#### [PROMPT]
Each record below should appear again exactly as written.

** start of MATERIAL FOR THE TASK **

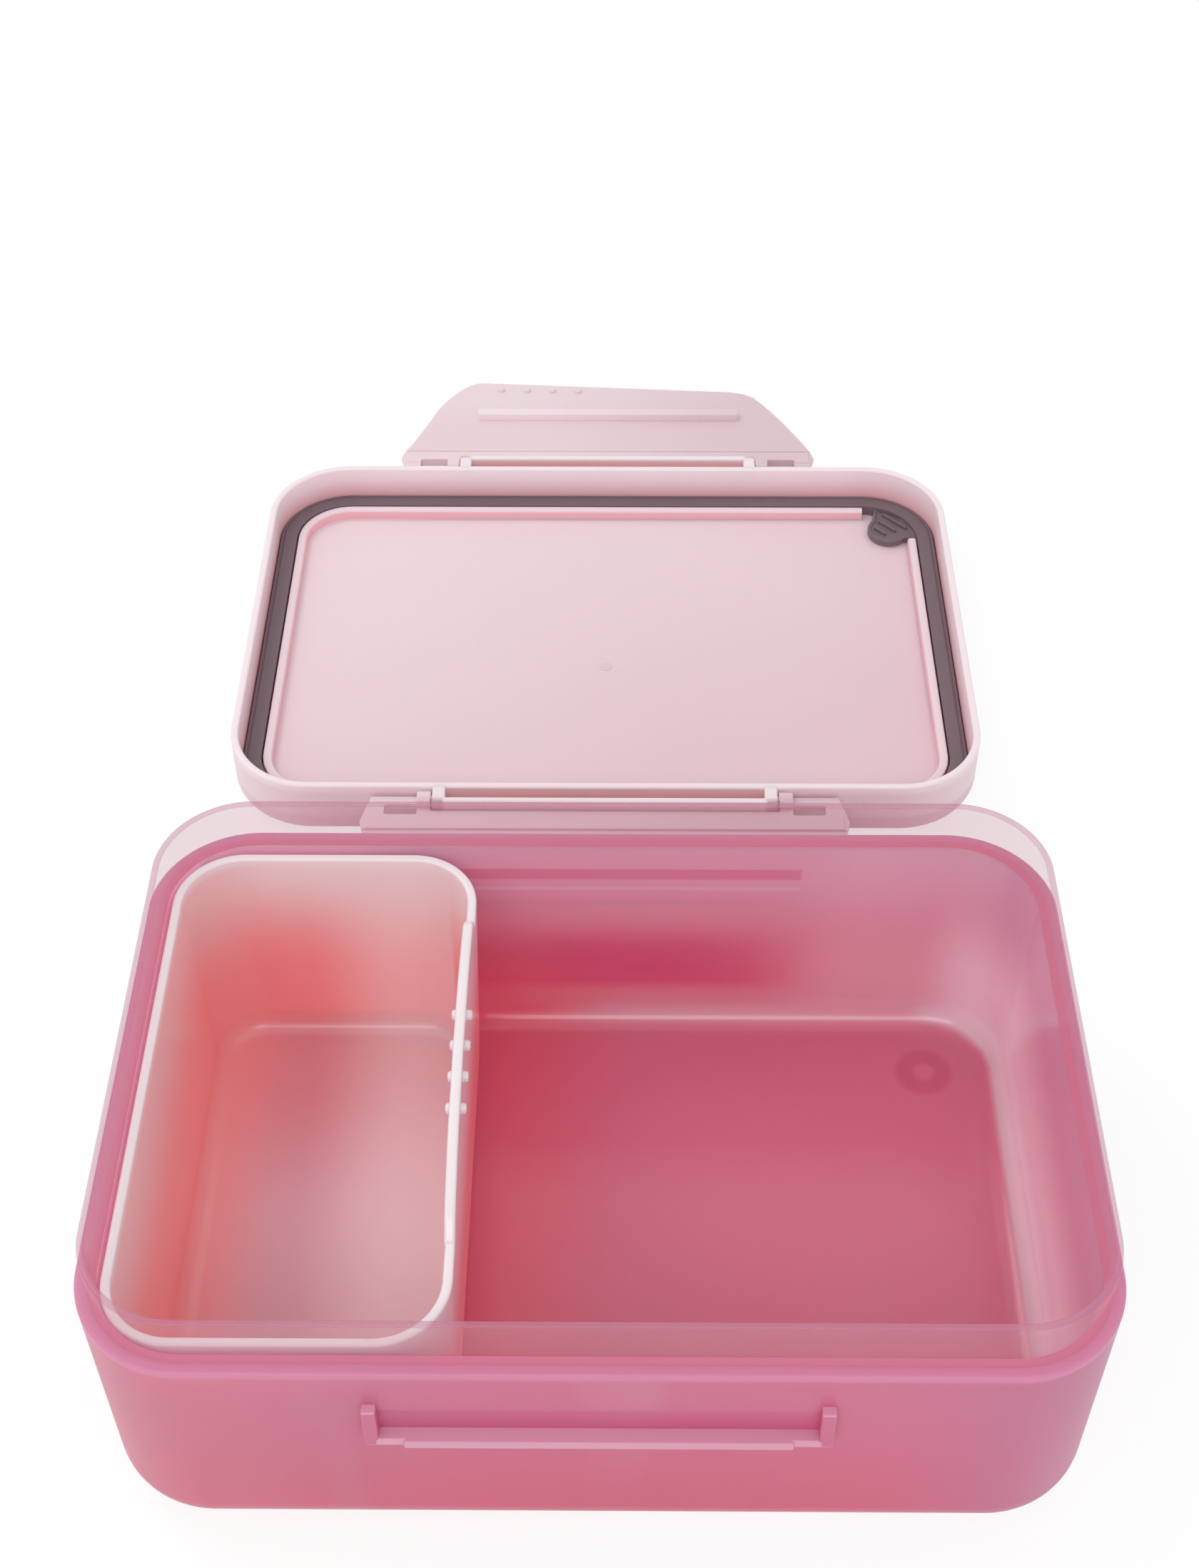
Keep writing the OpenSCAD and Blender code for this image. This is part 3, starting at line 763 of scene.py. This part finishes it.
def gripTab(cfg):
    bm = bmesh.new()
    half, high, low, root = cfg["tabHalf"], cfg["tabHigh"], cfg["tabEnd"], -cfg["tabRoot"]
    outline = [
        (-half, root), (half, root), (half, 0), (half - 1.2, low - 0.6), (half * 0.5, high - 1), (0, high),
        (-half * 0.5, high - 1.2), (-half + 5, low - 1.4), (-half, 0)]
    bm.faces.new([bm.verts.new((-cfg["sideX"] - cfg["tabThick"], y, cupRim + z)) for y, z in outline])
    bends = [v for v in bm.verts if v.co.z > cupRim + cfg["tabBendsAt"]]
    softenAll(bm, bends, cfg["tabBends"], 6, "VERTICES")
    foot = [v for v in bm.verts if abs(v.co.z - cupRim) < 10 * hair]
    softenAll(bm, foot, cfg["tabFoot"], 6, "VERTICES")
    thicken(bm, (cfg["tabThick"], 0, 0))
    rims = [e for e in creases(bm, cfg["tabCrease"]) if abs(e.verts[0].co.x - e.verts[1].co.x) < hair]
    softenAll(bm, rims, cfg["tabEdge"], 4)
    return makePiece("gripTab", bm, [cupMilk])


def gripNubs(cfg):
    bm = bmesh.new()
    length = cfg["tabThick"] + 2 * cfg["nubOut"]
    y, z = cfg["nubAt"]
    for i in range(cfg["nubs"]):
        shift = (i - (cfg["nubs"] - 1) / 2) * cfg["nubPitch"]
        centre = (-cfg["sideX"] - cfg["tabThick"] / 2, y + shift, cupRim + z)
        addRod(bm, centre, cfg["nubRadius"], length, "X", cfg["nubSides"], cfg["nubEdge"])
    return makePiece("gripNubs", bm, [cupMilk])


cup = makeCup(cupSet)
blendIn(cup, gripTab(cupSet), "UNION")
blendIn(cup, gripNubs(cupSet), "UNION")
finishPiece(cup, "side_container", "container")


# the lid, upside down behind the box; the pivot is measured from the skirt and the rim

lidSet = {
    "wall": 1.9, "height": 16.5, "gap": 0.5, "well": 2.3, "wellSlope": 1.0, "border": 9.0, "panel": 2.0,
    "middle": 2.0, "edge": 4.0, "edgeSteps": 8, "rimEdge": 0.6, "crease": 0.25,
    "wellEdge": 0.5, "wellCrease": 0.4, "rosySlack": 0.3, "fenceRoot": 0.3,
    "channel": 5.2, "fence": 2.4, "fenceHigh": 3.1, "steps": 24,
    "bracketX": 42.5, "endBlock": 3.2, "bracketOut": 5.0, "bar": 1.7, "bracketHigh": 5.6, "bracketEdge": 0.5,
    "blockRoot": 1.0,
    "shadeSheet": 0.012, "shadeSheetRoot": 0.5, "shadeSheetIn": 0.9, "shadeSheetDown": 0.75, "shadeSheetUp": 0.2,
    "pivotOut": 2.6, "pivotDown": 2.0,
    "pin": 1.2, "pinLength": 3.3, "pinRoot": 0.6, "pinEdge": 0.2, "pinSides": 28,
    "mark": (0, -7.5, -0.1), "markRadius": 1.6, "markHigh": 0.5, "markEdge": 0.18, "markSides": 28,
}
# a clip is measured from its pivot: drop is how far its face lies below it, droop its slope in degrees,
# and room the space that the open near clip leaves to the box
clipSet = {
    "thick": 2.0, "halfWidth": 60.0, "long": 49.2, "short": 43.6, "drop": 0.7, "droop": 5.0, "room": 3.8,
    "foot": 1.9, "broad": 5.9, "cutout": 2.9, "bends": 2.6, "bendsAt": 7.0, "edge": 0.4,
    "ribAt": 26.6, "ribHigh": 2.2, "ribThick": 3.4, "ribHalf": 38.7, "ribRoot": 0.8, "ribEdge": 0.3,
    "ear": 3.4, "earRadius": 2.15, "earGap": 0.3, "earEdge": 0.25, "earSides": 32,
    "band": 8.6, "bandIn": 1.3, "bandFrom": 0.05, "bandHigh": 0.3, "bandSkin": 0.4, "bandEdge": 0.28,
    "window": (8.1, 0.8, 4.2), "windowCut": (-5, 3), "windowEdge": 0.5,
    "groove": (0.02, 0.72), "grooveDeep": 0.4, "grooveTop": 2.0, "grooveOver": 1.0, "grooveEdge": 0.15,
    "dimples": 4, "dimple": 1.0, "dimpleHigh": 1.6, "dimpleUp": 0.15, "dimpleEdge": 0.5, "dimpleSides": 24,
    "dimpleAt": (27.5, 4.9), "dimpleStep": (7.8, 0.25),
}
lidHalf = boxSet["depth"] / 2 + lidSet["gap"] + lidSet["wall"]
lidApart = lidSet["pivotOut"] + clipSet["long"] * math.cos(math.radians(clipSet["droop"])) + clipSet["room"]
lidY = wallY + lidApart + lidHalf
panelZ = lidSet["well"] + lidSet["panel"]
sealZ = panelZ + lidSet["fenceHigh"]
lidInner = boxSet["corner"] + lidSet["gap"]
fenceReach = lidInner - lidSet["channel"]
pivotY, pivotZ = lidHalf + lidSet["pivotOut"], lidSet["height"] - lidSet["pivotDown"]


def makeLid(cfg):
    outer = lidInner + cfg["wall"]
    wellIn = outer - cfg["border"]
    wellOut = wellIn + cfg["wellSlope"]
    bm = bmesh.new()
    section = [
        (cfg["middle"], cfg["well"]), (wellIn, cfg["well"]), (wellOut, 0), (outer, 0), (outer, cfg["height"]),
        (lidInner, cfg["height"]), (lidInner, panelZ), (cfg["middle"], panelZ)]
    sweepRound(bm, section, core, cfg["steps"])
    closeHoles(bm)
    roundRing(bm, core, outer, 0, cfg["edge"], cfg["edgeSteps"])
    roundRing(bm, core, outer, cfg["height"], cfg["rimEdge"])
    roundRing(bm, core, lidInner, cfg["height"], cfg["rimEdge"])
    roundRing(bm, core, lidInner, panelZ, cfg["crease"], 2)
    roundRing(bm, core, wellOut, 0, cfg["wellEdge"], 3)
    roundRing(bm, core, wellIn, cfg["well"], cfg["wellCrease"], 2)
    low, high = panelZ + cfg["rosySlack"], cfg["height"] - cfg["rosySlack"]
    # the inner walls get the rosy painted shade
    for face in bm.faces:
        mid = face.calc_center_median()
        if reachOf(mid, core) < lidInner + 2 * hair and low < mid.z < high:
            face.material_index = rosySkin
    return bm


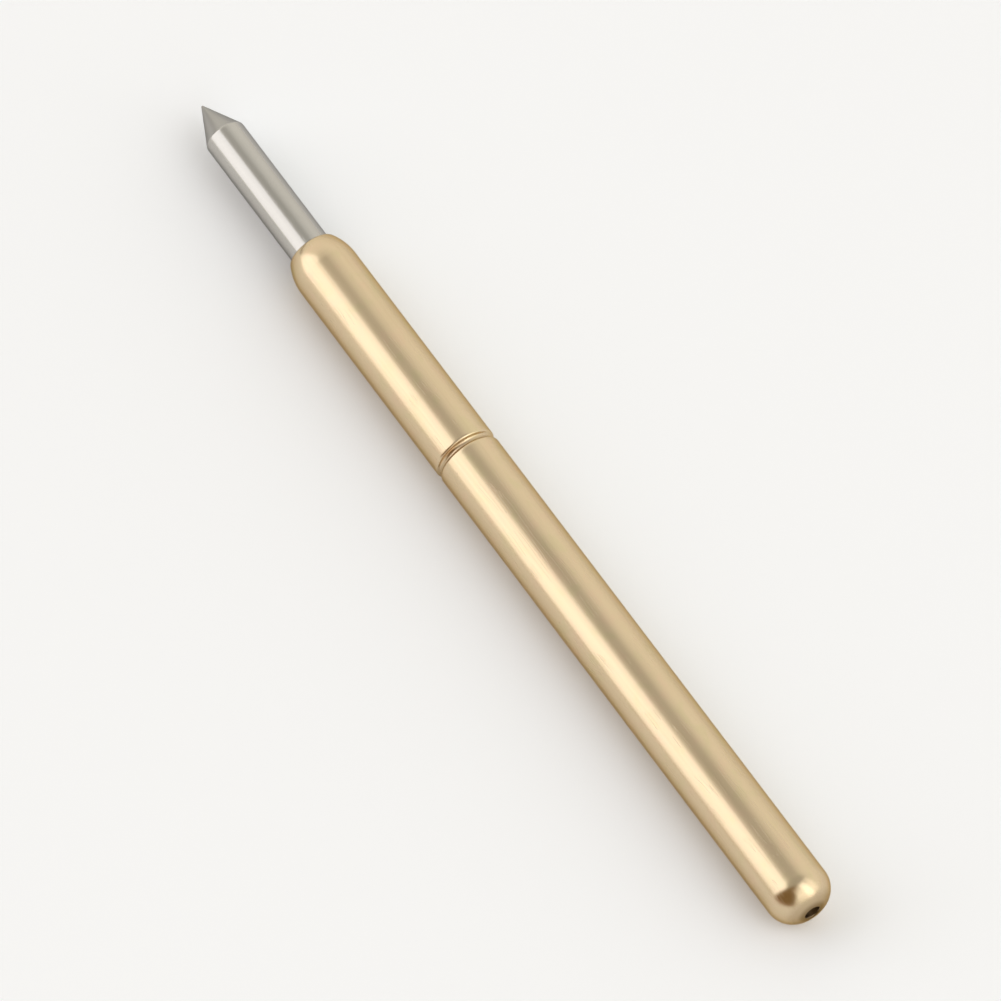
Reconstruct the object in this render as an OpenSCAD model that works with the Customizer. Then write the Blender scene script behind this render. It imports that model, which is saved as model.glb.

** end of MATERIAL FOR THE TASK **

#### [ANSWER FOR THIS EXERCISE]
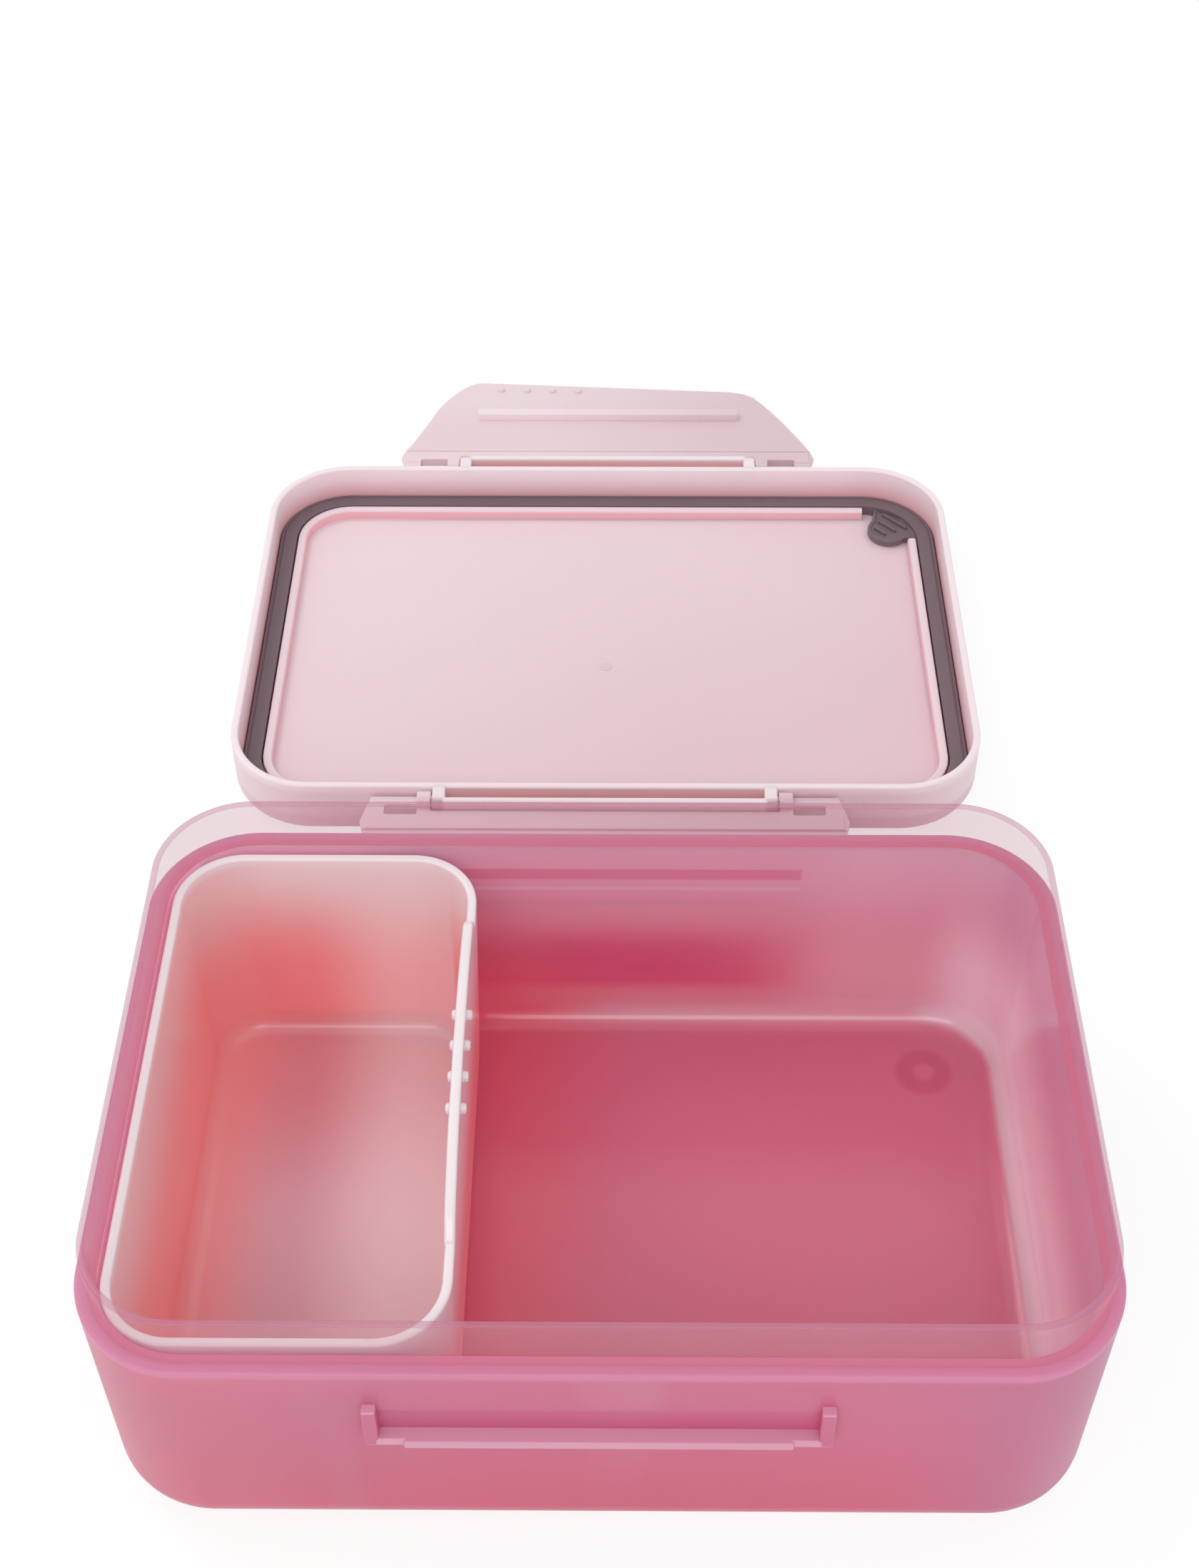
Keep writing the OpenSCAD and Blender code for this image. This is part 3, starting at line 763 of scene.py. This part finishes it.
def gripTab(cfg):
    bm = bmesh.new()
    half, high, low, root = cfg["tabHalf"], cfg["tabHigh"], cfg["tabEnd"], -cfg["tabRoot"]
    outline = [
        (-half, root), (half, root), (half, 0), (half - 1.2, low - 0.6), (half * 0.5, high - 1), (0, high),
        (-half * 0.5, high - 1.2), (-half + 5, low - 1.4), (-half, 0)]
    bm.faces.new([bm.verts.new((-cfg["sideX"] - cfg["tabThick"], y, cupRim + z)) for y, z in outline])
    bends = [v for v in bm.verts if v.co.z > cupRim + cfg["tabBendsAt"]]
    softenAll(bm, bends, cfg["tabBends"], 6, "VERTICES")
    foot = [v for v in bm.verts if abs(v.co.z - cupRim) < 10 * hair]
    softenAll(bm, foot, cfg["tabFoot"], 6, "VERTICES")
    thicken(bm, (cfg["tabThick"], 0, 0))
    rims = [e for e in creases(bm, cfg["tabCrease"]) if abs(e.verts[0].co.x - e.verts[1].co.x) < hair]
    softenAll(bm, rims, cfg["tabEdge"], 4)
    return makePiece("gripTab", bm, [cupMilk])


def gripNubs(cfg):
    bm = bmesh.new()
    length = cfg["tabThick"] + 2 * cfg["nubOut"]
    y, z = cfg["nubAt"]
    for i in range(cfg["nubs"]):
        shift = (i - (cfg["nubs"] - 1) / 2) * cfg["nubPitch"]
        centre = (-cfg["sideX"] - cfg["tabThick"] / 2, y + shift, cupRim + z)
        addRod(bm, centre, cfg["nubRadius"], length, "X", cfg["nubSides"], cfg["nubEdge"])
    return makePiece("gripNubs", bm, [cupMilk])


cup = makeCup(cupSet)
blendIn(cup, gripTab(cupSet), "UNION")
blendIn(cup, gripNubs(cupSet), "UNION")
finishPiece(cup, "side_container", "container")


# the lid, upside down behind the box; the pivot is measured from the skirt and the rim

lidSet = {
    "wall": 1.9, "height": 16.5, "gap": 0.5, "well": 2.3, "wellSlope": 1.0, "border": 9.0, "panel": 2.0,
    "middle": 2.0, "edge": 4.0, "edgeSteps": 8, "rimEdge": 0.6, "crease": 0.25,
    "wellEdge": 0.5, "wellCrease": 0.4, "rosySlack": 0.3, "fenceRoot": 0.3,
    "channel": 5.2, "fence": 2.4, "fenceHigh": 3.1, "steps": 24,
    "bracketX": 42.5, "endBlock": 3.2, "bracketOut": 5.0, "bar": 1.7, "bracketHigh": 5.6, "bracketEdge": 0.5,
    "blockRoot": 1.0,
    "shadeSheet": 0.012, "shadeSheetRoot": 0.5, "shadeSheetIn": 0.9, "shadeSheetDown": 0.75, "shadeSheetUp": 0.2,
    "pivotOut": 2.6, "pivotDown": 2.0,
    "pin": 1.2, "pinLength": 3.3, "pinRoot": 0.6, "pinEdge": 0.2, "pinSides": 28,
    "mark": (0, -7.5, -0.1), "markRadius": 1.6, "markHigh": 0.5, "markEdge": 0.18, "markSides": 28,
}
# a clip is measured from its pivot: drop is how far its face lies below it, droop its slope in degrees,
# and room the space that the open near clip leaves to the box
clipSet = {
    "thick": 2.0, "halfWidth": 60.0, "long": 49.2, "short": 43.6, "drop": 0.7, "droop": 5.0, "room": 3.8,
    "foot": 1.9, "broad": 5.9, "cutout": 2.9, "bends": 2.6, "bendsAt": 7.0, "edge": 0.4,
    "ribAt": 26.6, "ribHigh": 2.2, "ribThick": 3.4, "ribHalf": 38.7, "ribRoot": 0.8, "ribEdge": 0.3,
    "ear": 3.4, "earRadius": 2.15, "earGap": 0.3, "earEdge": 0.25, "earSides": 32,
    "band": 8.6, "bandIn": 1.3, "bandFrom": 0.05, "bandHigh": 0.3, "bandSkin": 0.4, "bandEdge": 0.28,
    "window": (8.1, 0.8, 4.2), "windowCut": (-5, 3), "windowEdge": 0.5,
    "groove": (0.02, 0.72), "grooveDeep": 0.4, "grooveTop": 2.0, "grooveOver": 1.0, "grooveEdge": 0.15,
    "dimples": 4, "dimple": 1.0, "dimpleHigh": 1.6, "dimpleUp": 0.15, "dimpleEdge": 0.5, "dimpleSides": 24,
    "dimpleAt": (27.5, 4.9), "dimpleStep": (7.8, 0.25),
}
lidHalf = boxSet["depth"] / 2 + lidSet["gap"] + lidSet["wall"]
lidApart = lidSet["pivotOut"] + clipSet["long"] * math.cos(math.radians(clipSet["droop"])) + clipSet["room"]
lidY = wallY + lidApart + lidHalf
panelZ = lidSet["well"] + lidSet["panel"]
sealZ = panelZ + lidSet["fenceHigh"]
lidInner = boxSet["corner"] + lidSet["gap"]
fenceReach = lidInner - lidSet["channel"]
pivotY, pivotZ = lidHalf + lidSet["pivotOut"], lidSet["height"] - lidSet["pivotDown"]


def makeLid(cfg):
    outer = lidInner + cfg["wall"]
    wellIn = outer - cfg["border"]
    wellOut = wellIn + cfg["wellSlope"]
    bm = bmesh.new()
    section = [
        (cfg["middle"], cfg["well"]), (wellIn, cfg["well"]), (wellOut, 0), (outer, 0), (outer, cfg["height"]),
        (lidInner, cfg["height"]), (lidInner, panelZ), (cfg["middle"], panelZ)]
    sweepRound(bm, section, core, cfg["steps"])
    closeHoles(bm)
    roundRing(bm, core, outer, 0, cfg["edge"], cfg["edgeSteps"])
    roundRing(bm, core, outer, cfg["height"], cfg["rimEdge"])
    roundRing(bm, core, lidInner, cfg["height"], cfg["rimEdge"])
    roundRing(bm, core, lidInner, panelZ, cfg["crease"], 2)
    roundRing(bm, core, wellOut, 0, cfg["wellEdge"], 3)
    roundRing(bm, core, wellIn, cfg["well"], cfg["wellCrease"], 2)
    low, high = panelZ + cfg["rosySlack"], cfg["height"] - cfg["rosySlack"]
    # the inner walls get the rosy painted shade
    for face in bm.faces:
        mid = face.calc_center_median()
        if reachOf(mid, core) < lidInner + 2 * hair and low < mid.z < high:
            face.material_index = rosySkin
    return bm


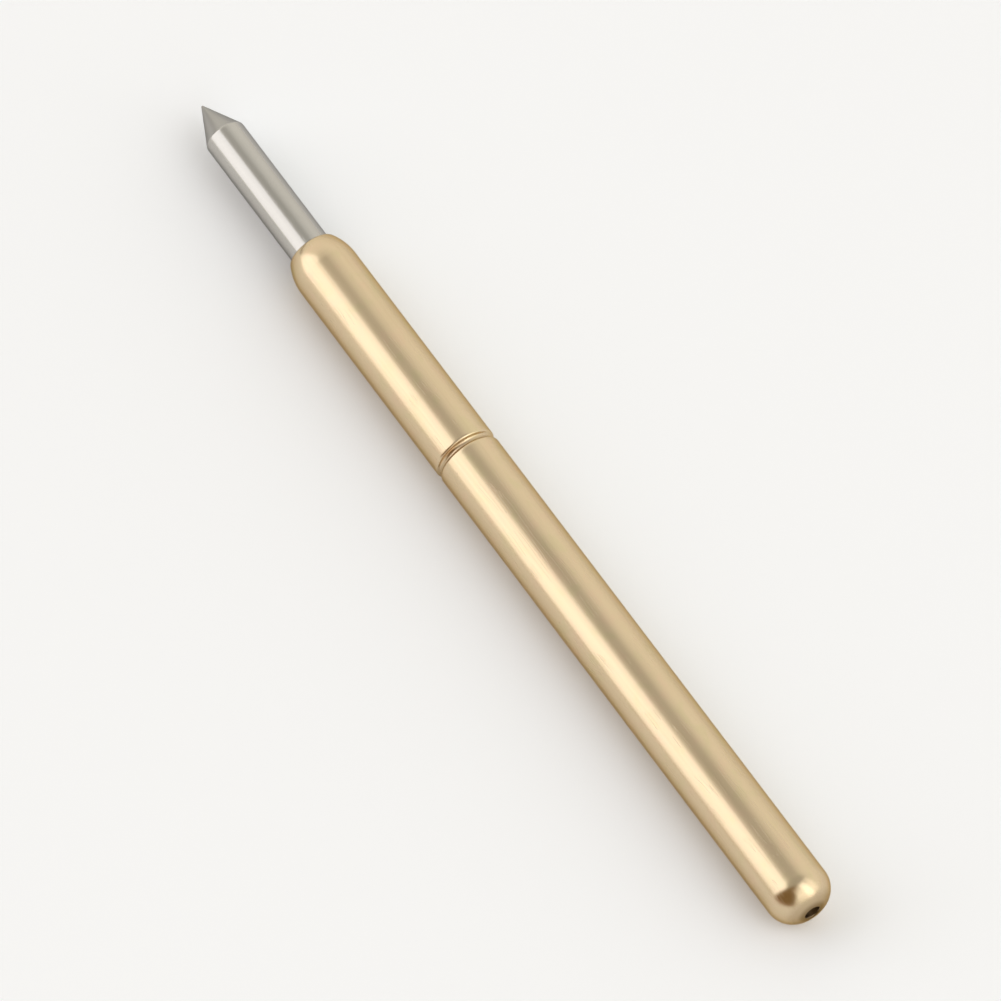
Reconstruct the object in this render as an OpenSCAD model that works with the Customizer. Then write the Blender scene script behind this render. It imports that model, which is saved as model.glb.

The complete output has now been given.